Em síntese: jornalismo narrativo Partindo desta abordagem pragmática da narratividade, em que ao leitor cabe o papel ativo de refiguração e reconstrução do mundo do texto narrativo, parece-nos fazer todo o sentido defender que, em termos contextuais, o jornalismo escrito pode, de facto, revitalizar-se se enveredar em parte pela aposta noutros tipos de narrativa. Esta hipótese pressupõe naturalmente um conjunto de mudanças estruturais, quer na constituição do próprio jornal, quer na mentalidade de editores e diretores. Não se trata, naturalmente, de transformar o jornal num objeto de culto de estrelas escritoras, nem tão-pouco de o remeter para pequenas elites intelectuais. Pelo contrário. Acreditamos poder ser possível enriquecer as páginas dos jornais com novas narrativas, que coexistam com a tradicional forma de fazer jornalismo: apostar nas grandes reportagens, nos perfis, nos artigos de fundo. Esta mudança, que paulatinamente já começou em algumas redações norte-americanas e brasileiras, em que existem “equipas narrativas” para cobrir esta área, implicará alterações substanciais não apenas na relação do repórter com as pessoas, com as fontes e com os eventos que descreve, mas também e sobretudo na arquitetura e no estilo das histórias contadas que passarão a enriquecer-se com estratégias tradicionalmente ligadas à ficção, sobretudo ao romance e às histórias breves. No fundo, não se trata de abandonar a objetividade mas de a perspetivar de uma forma muito mais profunda: deve ser-se sério e honesto, revelando opiniões pessoais, admitindo preconceitos e valores.
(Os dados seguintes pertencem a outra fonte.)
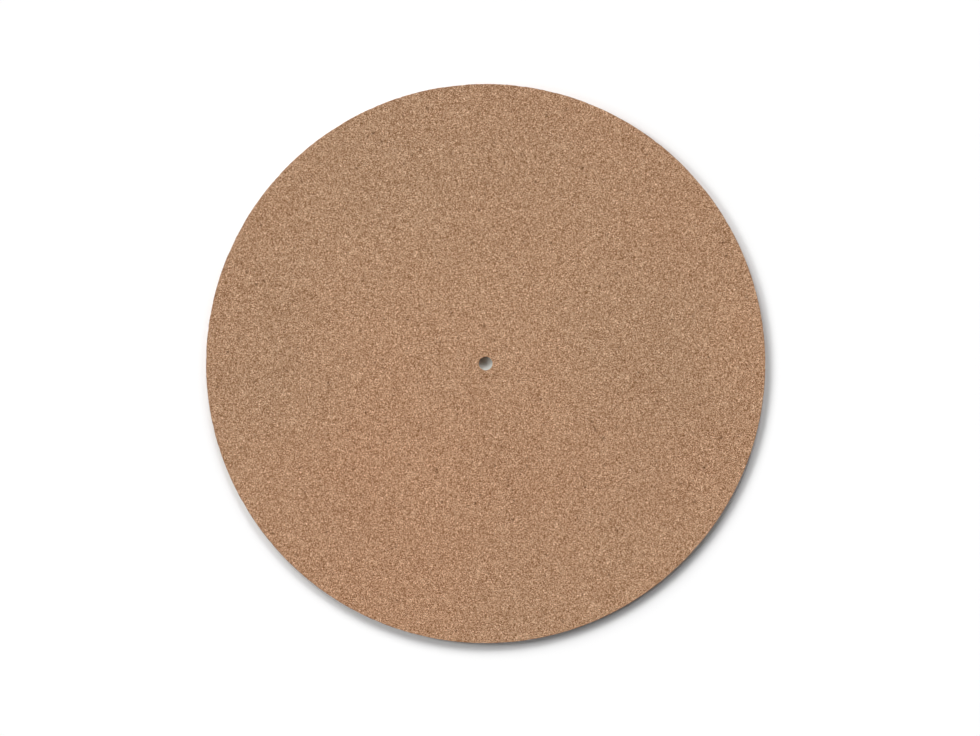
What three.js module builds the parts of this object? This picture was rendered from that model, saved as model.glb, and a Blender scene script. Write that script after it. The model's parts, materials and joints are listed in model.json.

Usando técnicas literárias, o jornalismo narrativo constrói informação, conferindo espessura às suas histórias, nem sempre possíveis de obter num jornal ou numa revista noticiosa, e

permitindo ao leitor imergir na história de um modo muito mais denso, profundo e completo. Atente-se nas palavras de Gay Talese na obra Fame and Obscurity: “O melhor novo jornalismo, apesar de lido muitas vezes como ficção, não é ficção. É, ou deveria ser, tão real como qualquer outra reportagem, oferecendo uma verdade tão profunda quanto possível através da compilação de factos verificáveis. (…) Mas exige uma abordagem mais imaginativa no acto de reportar.”

Desta forma, creio que os jornais recuperariam um espaço há muito perdido, em que a imaginação, a poética, a arte de bem escrever responderiam a uma das necessidades dos leitores: sentir prazer na leitura. Na Poética de Aristóteles, o filósofo argumenta que as histórias dão prazer porque imitam a vida e possuem um ritmo próprio, com certas ações e mudanças. De facto, para explicarmos a nossa apetência por histórias, temos de perceber que elas mostram e contam os desejos das personagens mas também os das audiências, convidando à identificação e incentivando ao prazer de saber e de descobrir. Não se trata aqui, sublinhe-se, de fazer a apologia de um jornalismo fundado no conceito de entretenimento ou de ficção. Trata-se, antes, de fazer o elogio do prazer do texto, para roubar um brilhante conceito barthesiano. No fundo, o ideal seria, agora citando Mário Mesquita, fundir a orientação apolínea da prática jornalística, que defende o prosaísmo e a objetividade, com a tendência dionisíaca, tendencialmente poética e subjetiva (Mesquita, 2004: 56). Cremos que tal sintonia, embora difícil, não é de todo impossível. A nossa história da imprensa recente conta com nomes que foram a prova viva desse enlace.